When the garden or fridge is full of ageing summer vegetables, make ratatouille. This oven-baked version chars the vegetables first to intensify their flavour - and the high heat will hide all the vegetables' imperfections. Serve ratatouille with eggs, stirred through pasta, with sausages, on toast or with grilled fish.
Preheat the oven to 200C. In a roasting tin, put 1kg roughly chopped summer vegetables - a mix of zucchini, eggplant, capsicum and red or brown onion. Drizzle 60ml olive oil over everything and sprinkle with salt, then roast for 30-40 minutes, until soft and starting to char on the edges.
Meanwhile, lightly oil four large tomatoes (about 650g) and place in a separate roasting tin. Add to the oven and blacken for about 30 minutes. Once they're jumping out of their skins, remove from the oven and allow to cool a little.

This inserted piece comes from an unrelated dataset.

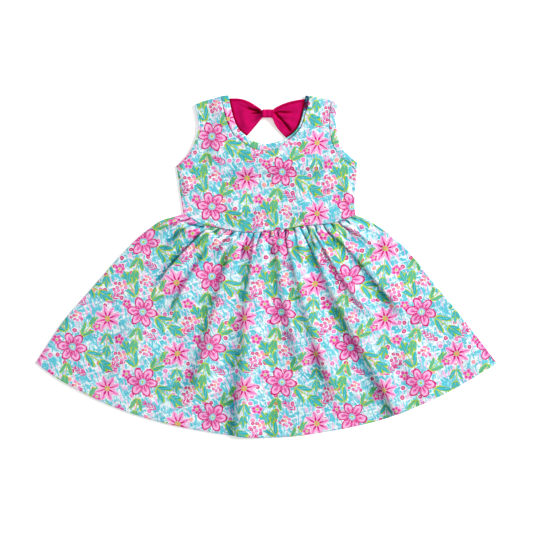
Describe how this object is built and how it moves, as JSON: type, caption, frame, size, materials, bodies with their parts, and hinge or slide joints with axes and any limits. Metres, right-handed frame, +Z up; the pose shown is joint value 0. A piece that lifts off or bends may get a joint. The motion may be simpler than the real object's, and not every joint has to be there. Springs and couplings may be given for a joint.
{
  "type": "toddler sundress",
  "caption": "Toddler sundress in floral jersey, laid flat, with a scooped neck, a gathered flared skirt and a bow across the back opening.",
  "frame": {"origin": "on the surface the dress lies on, under the middle of its outline", "axes": "+Z up out of the front, +Y from the hem to the shoulders, +X to the right as the front is looked at"},
  "size_m": [0.7112, 0.5272, 0.0117],
  "materials": {
    "print_jersey": "Cotton jersey with a flower print in aqua, pink and lime",
    "band_jersey": "The same printed jersey, cut as narrow bands and stitched down",
    "bow_jersey": "Plain hot pink jersey with soft creases"
  },
  "bodies": {
    "root": {"front_bodice": "print_jersey", "back_bodice": "print_jersey", "front_skirt": "print_jersey", "back_skirt": "print_jersey", "neck_band": "band_jersey", "back_neck_band": "band_jersey", "armhole_band_left": "band_jersey", "armhole_band_right": "band_jersey", "bow": "bow_jersey", "bow_knot": "bow_jersey"}
  },
  "joints": []
}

Reduce the oven temperature to 180C. Roughly chop the tomatoes, remove any big bits of tough skin or core, and add to the charred vegetables with two teaspoons crushed coriander seeds or crushed fennel seeds, half teaspoon of salt, lots of ground black pepper and another two tablespoons of oil. Mix everything together and return to the oven for 15-30 minutes, depending on how tender you like your ratatouille. Taste and add more salt and pepper if needed. Serve hot or cold.